Psychologists have discovered that a wide range of biological, environmental and social factors play role in substance use and abuse. Moolchan et al reviewed research which looked at tobacco smoking in teenagers. Moolchan did not collect raw data but compiled pre existing data and found that social settings played an important factor in determining whether someone would use a substance, in this case smoking.
Moolchans study found strong links between teenagers smoking and at least one of their parents smoking with at 75% of teenage smokers having at least one parent that smoked, he also found that teenagers who smoked reported more symptons of depression that those that did not. Consequently Moolchan found that there is no single factor responsible for substance use and abuse, rather the causes are wide ranging. Griffiths discovered that there are a number of similar components which make up addictive behaviours such as substance abuse.
Griffiths discovered identified six components: Salience is the first component this si the stage where the behaviour, such as drug taking is very important to the user with them thinking about taking drugs even when they are not. The second part is Euphoria which is described as the rush or buzz that is a result of the addictive behaviour. Tolerance is the third component and is described as the period in which increasing quantities are needed in order gain the same rush or buzz experienced in euphoria. Withdrawl symptons follow and are the undesirable experiences when a person stops drug taking for example.
This is likely to include moodiness and irritability. The penultimate stage is conflict and is identified as the stage in which people are in conflict with themselves or others and finally, the last stage is relapse; this is identified as the ever-present risk of falling back into old habits and beginning to take drugs once again for example. Consequently Griffiths found that these components were the same for a wide range of addictive behaviours and discovered that most people will experience these symptoms with varying degrees of severity.

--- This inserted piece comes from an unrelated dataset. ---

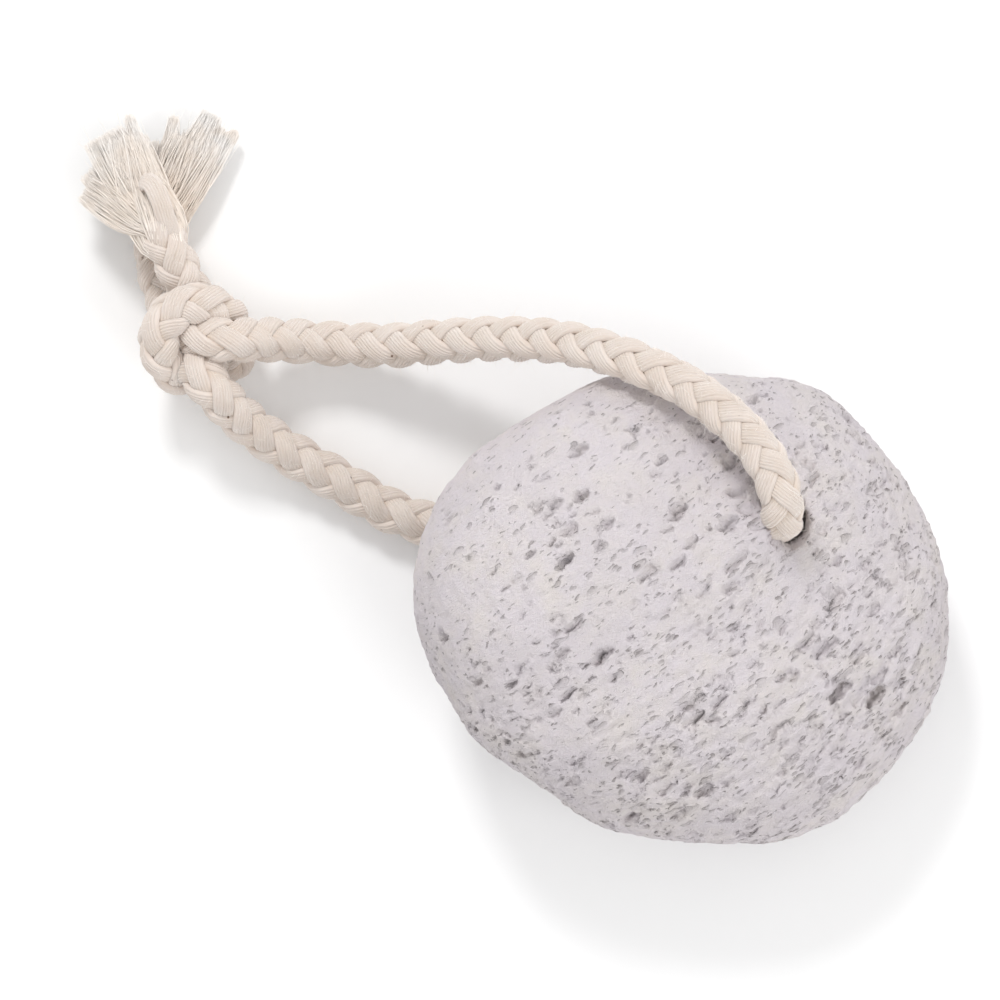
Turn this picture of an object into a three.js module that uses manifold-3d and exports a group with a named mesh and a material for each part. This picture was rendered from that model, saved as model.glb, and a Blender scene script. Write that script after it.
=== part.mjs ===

Psychologists have also discovered that reinforcement is beneficial in helping someone to quit abusing a substance. Mestel and Concar’s study, conducted on cocaine addicts, aimed to explore the effectiveness of giving a incentive for qutting. Participants were urine tested several times a week and if they tested negative for substance abuse they were awarded with a voucher for each negative urine test the vouchers value increased in worth however, if a participant had a test which proved positive for substance abuse the voucher value returned to its starting worth.
Particpants would therefore, gain the most money if they remained drug free and the campaign was shown to be largely effective. Whilst drug treatment programmes have a 70% drop out rate 85% of participants in Mestel’s study followed the programme through for twelve weeks. The study shows that reinforcement is effective in treating those who abuse substances such as cocaine.

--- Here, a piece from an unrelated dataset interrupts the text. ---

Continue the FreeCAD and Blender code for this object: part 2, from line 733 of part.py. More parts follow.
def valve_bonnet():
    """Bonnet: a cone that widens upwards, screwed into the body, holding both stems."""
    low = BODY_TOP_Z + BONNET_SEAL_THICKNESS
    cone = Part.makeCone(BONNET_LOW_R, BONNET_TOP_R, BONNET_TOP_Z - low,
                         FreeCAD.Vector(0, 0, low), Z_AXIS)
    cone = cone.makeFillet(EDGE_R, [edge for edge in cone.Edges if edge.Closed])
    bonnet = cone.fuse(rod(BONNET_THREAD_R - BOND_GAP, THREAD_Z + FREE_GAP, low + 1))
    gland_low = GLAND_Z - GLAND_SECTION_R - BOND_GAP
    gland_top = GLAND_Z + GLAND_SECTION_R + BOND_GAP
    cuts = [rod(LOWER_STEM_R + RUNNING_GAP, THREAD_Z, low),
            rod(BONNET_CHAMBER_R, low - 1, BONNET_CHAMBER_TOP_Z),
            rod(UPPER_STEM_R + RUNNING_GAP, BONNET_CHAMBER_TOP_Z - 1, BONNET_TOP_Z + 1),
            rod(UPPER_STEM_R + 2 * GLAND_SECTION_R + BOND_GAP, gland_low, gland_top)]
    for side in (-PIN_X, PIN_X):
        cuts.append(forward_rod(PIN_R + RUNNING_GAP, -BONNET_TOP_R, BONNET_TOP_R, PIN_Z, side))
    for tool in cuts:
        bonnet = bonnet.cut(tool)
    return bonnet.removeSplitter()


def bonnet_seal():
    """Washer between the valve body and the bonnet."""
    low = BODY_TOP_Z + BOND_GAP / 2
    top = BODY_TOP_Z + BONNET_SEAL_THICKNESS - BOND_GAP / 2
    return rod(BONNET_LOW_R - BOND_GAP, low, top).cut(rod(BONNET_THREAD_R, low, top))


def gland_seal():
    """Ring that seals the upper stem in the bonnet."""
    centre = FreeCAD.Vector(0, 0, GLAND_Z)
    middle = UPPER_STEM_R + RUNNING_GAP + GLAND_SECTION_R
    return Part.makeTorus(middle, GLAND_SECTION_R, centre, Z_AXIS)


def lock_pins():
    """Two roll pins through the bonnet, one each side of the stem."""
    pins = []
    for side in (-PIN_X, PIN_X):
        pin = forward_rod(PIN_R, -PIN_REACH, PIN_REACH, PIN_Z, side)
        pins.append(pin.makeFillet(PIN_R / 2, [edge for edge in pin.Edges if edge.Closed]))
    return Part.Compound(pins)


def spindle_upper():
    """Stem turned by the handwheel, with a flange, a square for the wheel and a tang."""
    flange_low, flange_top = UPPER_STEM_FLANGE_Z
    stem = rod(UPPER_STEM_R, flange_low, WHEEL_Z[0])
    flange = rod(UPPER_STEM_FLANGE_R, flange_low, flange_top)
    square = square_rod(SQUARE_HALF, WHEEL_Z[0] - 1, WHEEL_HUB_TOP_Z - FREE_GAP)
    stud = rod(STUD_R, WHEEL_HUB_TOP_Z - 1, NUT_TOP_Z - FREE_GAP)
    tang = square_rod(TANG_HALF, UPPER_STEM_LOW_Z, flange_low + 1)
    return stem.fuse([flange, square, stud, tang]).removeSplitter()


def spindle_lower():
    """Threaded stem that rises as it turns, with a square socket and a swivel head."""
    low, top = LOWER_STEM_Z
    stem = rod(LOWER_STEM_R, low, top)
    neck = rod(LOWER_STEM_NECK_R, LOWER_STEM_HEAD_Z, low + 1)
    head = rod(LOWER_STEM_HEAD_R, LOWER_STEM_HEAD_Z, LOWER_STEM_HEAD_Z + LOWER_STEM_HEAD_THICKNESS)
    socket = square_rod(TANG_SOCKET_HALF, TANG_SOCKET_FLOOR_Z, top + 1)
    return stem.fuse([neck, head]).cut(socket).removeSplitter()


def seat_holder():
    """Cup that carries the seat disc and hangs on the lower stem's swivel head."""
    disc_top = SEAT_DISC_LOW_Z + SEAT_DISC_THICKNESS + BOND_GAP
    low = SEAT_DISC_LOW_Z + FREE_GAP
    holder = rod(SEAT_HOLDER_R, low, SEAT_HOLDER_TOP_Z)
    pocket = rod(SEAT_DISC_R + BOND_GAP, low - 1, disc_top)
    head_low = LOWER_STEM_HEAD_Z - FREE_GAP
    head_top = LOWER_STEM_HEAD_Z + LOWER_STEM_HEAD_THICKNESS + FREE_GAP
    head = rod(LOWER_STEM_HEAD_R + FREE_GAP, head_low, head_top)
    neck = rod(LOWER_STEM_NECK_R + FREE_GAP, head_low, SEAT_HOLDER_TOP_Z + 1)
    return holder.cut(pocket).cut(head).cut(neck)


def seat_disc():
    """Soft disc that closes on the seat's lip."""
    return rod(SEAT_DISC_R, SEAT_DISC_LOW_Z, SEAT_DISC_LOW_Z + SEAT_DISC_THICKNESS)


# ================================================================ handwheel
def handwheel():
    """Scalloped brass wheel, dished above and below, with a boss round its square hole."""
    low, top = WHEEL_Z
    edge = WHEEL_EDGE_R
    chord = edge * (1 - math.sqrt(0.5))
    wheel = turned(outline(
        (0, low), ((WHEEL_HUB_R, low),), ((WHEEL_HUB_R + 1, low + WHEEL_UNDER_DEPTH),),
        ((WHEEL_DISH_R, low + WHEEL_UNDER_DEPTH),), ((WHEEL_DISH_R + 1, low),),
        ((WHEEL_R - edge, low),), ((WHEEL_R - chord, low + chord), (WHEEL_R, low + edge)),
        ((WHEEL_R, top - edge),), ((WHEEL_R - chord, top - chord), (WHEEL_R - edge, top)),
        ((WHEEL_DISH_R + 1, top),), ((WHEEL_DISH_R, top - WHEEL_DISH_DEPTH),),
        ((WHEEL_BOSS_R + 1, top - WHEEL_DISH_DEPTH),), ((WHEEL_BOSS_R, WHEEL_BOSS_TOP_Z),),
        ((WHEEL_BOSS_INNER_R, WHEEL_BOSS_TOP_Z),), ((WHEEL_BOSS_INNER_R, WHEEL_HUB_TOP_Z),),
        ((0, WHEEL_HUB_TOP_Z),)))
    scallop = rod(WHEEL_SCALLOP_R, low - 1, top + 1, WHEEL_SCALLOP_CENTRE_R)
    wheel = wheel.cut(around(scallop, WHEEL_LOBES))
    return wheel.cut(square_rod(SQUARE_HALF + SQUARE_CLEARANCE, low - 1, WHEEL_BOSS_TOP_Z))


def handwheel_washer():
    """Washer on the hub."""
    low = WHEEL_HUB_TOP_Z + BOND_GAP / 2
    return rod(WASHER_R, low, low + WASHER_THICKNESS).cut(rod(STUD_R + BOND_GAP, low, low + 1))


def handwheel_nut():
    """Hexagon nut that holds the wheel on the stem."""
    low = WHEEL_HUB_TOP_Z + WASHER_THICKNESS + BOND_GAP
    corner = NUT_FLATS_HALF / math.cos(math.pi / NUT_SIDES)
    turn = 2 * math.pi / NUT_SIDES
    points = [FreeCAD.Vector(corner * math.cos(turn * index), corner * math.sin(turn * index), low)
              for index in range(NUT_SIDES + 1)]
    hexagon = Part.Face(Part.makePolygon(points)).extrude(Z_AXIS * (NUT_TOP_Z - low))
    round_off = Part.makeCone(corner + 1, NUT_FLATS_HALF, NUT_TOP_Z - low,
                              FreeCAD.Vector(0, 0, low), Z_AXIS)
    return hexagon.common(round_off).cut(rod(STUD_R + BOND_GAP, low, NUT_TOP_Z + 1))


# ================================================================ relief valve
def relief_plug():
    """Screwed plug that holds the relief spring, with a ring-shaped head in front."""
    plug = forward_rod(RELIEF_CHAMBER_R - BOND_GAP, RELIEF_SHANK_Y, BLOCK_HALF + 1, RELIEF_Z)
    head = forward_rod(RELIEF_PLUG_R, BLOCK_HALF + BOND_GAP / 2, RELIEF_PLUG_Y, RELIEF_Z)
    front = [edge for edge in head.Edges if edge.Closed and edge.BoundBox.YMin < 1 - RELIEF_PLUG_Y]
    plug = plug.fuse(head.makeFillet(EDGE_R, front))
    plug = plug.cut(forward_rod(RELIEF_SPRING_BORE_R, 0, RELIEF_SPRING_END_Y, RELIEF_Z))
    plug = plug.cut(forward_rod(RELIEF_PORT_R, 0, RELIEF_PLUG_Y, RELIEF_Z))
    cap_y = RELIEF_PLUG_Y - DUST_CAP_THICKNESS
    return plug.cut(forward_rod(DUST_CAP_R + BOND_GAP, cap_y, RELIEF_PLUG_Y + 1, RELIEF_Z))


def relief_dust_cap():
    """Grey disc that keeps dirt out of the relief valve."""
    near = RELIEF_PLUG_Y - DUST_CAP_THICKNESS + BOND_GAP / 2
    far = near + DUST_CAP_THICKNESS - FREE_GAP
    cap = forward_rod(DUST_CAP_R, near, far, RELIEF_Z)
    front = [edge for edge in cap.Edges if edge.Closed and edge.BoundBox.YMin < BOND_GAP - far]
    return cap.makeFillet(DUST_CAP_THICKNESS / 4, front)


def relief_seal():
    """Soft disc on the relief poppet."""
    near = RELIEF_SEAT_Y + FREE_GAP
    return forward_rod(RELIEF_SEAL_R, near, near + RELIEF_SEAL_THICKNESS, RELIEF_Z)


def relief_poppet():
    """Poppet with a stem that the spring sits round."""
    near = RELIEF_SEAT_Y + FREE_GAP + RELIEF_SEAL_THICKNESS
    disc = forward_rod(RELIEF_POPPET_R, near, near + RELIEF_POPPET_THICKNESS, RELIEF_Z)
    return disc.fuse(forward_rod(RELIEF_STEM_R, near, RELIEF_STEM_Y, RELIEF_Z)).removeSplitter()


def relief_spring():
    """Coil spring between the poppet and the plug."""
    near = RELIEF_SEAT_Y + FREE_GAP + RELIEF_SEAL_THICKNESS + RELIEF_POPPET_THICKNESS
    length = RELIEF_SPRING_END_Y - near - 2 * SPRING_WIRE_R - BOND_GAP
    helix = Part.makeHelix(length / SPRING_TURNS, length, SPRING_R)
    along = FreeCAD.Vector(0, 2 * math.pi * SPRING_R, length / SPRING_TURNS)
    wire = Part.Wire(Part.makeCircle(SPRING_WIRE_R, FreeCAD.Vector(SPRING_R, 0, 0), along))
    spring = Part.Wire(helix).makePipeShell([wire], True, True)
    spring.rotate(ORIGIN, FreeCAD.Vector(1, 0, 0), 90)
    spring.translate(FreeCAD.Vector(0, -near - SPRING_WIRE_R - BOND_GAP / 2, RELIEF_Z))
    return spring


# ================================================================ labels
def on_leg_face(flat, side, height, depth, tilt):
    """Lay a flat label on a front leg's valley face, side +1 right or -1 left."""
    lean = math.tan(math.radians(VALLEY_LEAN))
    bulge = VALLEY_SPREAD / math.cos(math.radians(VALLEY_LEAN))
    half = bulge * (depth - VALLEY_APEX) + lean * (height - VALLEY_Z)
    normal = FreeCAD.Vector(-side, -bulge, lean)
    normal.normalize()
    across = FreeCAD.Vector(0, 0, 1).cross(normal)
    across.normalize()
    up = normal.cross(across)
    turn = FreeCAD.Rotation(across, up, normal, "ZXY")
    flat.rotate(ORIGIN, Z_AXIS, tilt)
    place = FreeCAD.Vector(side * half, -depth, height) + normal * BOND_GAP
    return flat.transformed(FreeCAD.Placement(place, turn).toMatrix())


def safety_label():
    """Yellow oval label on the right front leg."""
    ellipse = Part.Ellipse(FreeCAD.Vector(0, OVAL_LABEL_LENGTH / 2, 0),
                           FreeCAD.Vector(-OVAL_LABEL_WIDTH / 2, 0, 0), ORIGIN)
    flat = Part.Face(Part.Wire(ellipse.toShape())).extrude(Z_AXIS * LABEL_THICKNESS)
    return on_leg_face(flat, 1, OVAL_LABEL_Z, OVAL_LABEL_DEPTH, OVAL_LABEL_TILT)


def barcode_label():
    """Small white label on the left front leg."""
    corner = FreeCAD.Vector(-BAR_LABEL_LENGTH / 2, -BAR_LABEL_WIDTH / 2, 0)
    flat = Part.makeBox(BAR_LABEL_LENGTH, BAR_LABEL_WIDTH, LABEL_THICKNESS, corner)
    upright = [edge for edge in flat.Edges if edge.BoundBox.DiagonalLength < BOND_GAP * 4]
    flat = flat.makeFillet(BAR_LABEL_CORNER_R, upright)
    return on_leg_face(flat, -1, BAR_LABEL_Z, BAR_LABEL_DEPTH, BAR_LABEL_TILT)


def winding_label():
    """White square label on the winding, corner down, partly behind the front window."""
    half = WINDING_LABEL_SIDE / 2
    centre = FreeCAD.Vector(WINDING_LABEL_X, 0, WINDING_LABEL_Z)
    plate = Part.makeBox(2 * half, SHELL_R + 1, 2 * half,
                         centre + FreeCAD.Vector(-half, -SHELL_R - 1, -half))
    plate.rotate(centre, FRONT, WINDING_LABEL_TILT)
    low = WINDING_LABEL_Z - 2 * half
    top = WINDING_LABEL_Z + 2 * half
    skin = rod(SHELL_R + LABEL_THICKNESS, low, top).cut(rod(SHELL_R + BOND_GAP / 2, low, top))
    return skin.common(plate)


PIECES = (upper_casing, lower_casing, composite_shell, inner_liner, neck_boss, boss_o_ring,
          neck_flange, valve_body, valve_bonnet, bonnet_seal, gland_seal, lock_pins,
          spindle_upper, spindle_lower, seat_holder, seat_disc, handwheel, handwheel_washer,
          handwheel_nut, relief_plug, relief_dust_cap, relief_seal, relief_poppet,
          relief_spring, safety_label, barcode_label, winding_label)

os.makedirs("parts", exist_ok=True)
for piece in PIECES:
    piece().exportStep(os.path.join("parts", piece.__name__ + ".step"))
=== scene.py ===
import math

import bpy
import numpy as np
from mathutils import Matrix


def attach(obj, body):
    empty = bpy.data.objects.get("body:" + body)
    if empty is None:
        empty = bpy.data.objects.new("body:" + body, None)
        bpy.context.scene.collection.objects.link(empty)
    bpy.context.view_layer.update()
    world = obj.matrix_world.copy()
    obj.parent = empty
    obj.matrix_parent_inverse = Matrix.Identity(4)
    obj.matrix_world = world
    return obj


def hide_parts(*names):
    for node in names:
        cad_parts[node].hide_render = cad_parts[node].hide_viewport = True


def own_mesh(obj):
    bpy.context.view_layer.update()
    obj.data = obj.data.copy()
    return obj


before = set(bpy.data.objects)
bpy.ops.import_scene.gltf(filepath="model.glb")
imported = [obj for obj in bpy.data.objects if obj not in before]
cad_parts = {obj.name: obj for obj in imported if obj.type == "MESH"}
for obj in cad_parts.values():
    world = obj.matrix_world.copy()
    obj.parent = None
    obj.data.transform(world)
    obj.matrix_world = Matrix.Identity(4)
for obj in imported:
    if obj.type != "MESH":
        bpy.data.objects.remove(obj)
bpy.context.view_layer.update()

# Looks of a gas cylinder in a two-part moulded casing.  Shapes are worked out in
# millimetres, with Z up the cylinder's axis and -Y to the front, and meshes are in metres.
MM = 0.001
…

It has also been suggested by psychologists that in the run up to giving up the use of a substance there is a five stage process defined as the spiral model of behavioural change. This five step process begins with pre-contemplation at this stage the person is not aware of a problem they may have though those surrounding them may well be. The second stage is contemplation in which a person acknowledges that their substance use or abuse is a problem and whilst they may contemplate taking action they in no way commit themselves into taking action.
Following on from contemplation is preperation in which a person prepares for the action they are about to take and may for example have reduced their cigarette intake. Action is the most obvious stage, a person is said to be in the action stage if they have stopped their behaviour between one and six months. The final stage is known as maintainence and here a person works to try to avoid succombng to a relapse remaining substance free.